WHAT TO DO: Write out only the span of lines that begins at the line with "Model this object" and ends at the line with "const RECESS_BOSS_WALL = 4;". Keep both end lines, word for word.

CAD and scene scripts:
━━━━
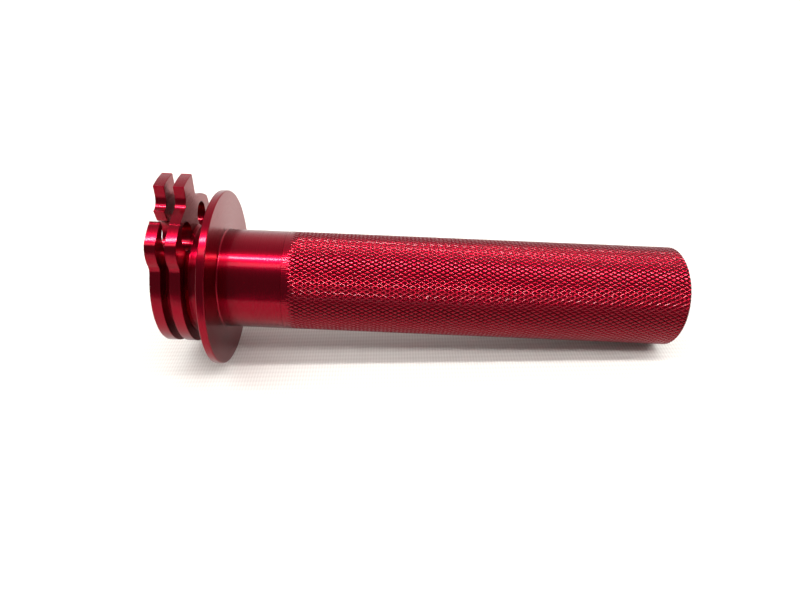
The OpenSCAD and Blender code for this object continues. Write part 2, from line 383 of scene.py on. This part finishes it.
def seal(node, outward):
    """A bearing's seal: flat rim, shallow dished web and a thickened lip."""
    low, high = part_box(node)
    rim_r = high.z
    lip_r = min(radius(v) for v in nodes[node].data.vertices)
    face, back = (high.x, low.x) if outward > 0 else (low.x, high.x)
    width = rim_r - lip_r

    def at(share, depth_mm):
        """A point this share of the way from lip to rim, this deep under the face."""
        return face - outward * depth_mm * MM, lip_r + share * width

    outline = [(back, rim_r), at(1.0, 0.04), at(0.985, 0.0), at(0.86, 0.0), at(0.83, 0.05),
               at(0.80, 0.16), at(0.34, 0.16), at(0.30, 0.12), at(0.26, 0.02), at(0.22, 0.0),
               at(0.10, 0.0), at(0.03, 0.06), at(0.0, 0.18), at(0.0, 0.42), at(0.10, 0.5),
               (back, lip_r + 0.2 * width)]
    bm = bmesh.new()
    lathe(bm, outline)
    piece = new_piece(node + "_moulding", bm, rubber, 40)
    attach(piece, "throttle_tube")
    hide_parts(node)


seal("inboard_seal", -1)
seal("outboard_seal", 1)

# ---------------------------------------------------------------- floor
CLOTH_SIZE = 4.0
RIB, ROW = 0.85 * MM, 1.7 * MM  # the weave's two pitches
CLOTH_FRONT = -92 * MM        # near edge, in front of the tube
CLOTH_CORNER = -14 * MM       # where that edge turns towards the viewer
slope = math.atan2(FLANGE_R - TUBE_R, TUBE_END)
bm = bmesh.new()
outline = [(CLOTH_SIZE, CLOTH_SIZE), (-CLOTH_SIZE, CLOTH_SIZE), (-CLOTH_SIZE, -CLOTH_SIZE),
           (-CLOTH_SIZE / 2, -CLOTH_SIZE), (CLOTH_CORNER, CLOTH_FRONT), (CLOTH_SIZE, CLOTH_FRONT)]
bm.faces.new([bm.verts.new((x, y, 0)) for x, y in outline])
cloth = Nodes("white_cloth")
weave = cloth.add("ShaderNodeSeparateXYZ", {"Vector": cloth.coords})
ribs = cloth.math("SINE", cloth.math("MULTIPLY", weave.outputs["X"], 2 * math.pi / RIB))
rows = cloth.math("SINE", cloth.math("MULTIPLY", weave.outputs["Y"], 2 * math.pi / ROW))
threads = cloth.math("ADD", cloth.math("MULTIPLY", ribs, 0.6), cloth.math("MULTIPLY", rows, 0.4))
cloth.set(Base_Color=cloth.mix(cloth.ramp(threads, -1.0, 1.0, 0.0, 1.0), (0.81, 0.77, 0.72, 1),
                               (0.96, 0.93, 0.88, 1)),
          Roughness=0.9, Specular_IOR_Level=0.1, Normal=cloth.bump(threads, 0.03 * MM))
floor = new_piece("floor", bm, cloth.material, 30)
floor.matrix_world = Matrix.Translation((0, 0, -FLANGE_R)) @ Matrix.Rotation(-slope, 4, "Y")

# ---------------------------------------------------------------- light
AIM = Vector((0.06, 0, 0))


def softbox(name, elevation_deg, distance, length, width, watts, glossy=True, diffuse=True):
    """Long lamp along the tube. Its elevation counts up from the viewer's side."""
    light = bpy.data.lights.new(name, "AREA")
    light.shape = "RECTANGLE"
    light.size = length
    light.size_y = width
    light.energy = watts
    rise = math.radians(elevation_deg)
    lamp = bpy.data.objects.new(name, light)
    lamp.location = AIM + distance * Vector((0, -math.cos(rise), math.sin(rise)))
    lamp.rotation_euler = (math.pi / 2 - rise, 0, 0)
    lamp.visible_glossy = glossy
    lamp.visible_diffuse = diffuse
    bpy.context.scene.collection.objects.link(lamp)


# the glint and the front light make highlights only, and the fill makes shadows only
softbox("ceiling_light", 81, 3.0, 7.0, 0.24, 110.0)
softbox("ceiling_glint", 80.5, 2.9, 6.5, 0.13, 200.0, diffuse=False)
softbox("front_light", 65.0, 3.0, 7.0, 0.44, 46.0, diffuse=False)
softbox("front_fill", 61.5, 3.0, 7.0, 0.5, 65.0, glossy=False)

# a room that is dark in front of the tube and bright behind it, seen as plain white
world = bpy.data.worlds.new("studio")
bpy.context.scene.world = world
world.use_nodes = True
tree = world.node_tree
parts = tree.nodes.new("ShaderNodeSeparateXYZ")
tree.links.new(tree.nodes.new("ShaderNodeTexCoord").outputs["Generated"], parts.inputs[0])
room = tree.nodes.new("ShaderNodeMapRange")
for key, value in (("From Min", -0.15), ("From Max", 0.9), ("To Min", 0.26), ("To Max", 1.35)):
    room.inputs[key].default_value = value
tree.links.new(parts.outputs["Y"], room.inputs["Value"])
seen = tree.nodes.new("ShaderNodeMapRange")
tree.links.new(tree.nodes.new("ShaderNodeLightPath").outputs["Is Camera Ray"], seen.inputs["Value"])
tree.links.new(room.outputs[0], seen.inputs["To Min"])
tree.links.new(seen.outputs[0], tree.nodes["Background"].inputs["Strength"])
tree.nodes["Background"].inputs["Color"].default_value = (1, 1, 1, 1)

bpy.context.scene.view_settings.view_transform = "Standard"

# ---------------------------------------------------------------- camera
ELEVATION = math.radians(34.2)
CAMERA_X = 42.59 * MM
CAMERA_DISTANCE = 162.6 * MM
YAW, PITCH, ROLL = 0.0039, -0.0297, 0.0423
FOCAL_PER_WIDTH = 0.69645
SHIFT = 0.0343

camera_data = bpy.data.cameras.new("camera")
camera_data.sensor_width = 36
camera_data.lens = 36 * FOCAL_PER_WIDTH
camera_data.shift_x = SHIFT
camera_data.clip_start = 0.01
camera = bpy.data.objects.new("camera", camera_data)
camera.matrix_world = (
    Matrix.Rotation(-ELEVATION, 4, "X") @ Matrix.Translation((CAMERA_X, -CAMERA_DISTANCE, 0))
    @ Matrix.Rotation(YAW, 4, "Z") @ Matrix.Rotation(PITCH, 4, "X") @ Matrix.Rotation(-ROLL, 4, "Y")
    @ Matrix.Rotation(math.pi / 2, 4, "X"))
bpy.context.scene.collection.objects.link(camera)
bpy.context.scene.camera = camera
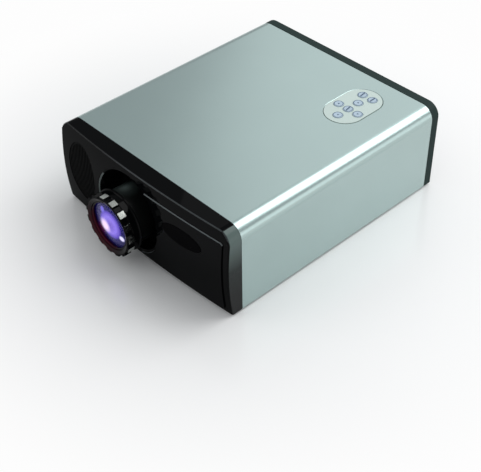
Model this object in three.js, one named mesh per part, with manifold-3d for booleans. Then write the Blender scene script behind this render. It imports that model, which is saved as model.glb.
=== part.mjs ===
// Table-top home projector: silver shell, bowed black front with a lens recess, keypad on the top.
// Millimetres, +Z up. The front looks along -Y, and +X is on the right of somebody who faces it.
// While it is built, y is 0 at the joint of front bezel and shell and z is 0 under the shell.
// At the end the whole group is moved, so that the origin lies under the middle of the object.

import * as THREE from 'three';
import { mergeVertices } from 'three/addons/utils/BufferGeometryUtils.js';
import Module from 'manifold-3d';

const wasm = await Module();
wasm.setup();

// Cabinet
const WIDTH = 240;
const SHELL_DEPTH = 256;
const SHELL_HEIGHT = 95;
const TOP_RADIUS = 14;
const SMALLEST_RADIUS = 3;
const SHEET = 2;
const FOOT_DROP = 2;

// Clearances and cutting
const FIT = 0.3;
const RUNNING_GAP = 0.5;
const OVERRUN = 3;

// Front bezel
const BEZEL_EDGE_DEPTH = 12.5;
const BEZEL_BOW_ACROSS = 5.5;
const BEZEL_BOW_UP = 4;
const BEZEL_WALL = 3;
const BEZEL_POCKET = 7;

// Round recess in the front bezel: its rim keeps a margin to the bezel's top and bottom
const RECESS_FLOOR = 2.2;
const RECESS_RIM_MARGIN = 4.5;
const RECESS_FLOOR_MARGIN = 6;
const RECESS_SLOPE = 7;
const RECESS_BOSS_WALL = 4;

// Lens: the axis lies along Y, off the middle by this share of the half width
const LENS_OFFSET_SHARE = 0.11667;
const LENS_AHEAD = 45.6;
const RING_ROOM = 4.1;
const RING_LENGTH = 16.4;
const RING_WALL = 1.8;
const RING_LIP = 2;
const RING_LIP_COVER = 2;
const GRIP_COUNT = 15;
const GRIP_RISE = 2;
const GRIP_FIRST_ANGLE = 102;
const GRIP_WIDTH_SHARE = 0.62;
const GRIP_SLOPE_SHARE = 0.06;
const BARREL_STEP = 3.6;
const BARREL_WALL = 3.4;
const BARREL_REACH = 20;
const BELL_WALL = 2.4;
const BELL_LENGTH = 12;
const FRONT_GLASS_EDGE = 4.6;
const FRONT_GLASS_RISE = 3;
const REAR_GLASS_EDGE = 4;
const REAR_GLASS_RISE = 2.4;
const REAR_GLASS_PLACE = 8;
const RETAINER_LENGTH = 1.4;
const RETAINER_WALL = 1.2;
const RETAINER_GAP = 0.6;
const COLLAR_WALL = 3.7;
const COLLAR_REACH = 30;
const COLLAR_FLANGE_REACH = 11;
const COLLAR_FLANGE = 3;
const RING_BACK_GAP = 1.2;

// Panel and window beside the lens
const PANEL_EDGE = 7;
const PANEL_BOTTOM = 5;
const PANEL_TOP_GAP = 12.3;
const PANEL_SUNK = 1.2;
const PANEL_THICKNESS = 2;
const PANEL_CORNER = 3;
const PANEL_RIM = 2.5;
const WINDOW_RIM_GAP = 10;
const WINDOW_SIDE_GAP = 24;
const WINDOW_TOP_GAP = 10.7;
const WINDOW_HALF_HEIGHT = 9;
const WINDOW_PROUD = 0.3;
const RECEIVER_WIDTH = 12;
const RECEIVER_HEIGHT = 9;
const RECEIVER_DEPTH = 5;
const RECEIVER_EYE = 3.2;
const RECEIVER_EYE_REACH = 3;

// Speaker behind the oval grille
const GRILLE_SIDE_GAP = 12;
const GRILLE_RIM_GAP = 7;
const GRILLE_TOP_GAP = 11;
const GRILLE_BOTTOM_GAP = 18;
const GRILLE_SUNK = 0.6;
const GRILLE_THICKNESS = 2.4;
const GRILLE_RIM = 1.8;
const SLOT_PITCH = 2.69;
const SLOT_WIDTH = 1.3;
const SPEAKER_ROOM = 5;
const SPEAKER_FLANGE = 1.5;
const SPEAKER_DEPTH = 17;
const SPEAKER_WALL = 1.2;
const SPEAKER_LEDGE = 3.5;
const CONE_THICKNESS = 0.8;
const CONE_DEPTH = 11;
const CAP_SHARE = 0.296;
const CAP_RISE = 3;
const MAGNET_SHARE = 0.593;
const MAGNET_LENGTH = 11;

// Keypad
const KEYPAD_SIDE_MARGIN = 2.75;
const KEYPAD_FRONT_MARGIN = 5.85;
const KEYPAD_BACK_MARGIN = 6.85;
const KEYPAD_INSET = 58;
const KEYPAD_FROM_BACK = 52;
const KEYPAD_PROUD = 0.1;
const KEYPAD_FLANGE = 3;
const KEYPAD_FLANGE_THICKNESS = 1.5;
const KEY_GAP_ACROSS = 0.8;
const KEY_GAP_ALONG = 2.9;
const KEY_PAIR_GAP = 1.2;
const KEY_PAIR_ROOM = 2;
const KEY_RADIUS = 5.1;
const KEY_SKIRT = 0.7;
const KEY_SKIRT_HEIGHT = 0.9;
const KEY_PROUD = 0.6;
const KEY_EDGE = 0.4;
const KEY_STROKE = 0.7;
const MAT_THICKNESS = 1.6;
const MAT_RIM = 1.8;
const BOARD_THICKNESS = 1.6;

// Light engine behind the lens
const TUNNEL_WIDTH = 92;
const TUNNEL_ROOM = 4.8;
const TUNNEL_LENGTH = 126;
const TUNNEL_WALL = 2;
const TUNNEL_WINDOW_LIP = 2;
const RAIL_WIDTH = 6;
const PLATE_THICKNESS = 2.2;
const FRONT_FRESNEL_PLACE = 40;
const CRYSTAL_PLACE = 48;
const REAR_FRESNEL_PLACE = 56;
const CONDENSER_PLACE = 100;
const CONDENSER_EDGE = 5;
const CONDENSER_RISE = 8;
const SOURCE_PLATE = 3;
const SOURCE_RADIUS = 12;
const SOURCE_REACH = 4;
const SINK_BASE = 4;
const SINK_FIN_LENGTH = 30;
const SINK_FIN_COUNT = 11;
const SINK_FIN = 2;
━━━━
PROBLEM SOLUTION:
Model this object in three.js, one named mesh per part, with manifold-3d for booleans. Then write the Blender scene script behind this render. It imports that model, which is saved as model.glb.
=== part.mjs ===
// Table-top home projector: silver shell, bowed black front with a lens recess, keypad on the top.
// Millimetres, +Z up. The front looks along -Y, and +X is on the right of somebody who faces it.
// While it is built, y is 0 at the joint of front bezel and shell and z is 0 under the shell.
// At the end the whole group is moved, so that the origin lies under the middle of the object.

import * as THREE from 'three';
import { mergeVertices } from 'three/addons/utils/BufferGeometryUtils.js';
import Module from 'manifold-3d';

const wasm = await Module();
wasm.setup();

// Cabinet
const WIDTH = 240;
const SHELL_DEPTH = 256;
const SHELL_HEIGHT = 95;
const TOP_RADIUS = 14;
const SMALLEST_RADIUS = 3;
const SHEET = 2;
const FOOT_DROP = 2;

// Clearances and cutting
const FIT = 0.3;
const RUNNING_GAP = 0.5;
const OVERRUN = 3;

// Front bezel
const BEZEL_EDGE_DEPTH = 12.5;
const BEZEL_BOW_ACROSS = 5.5;
const BEZEL_BOW_UP = 4;
const BEZEL_WALL = 3;
const BEZEL_POCKET = 7;

// Round recess in the front bezel: its rim keeps a margin to the bezel's top and bottom
const RECESS_FLOOR = 2.2;
const RECESS_RIM_MARGIN = 4.5;
const RECESS_FLOOR_MARGIN = 6;
const RECESS_SLOPE = 7;
const RECESS_BOSS_WALL = 4;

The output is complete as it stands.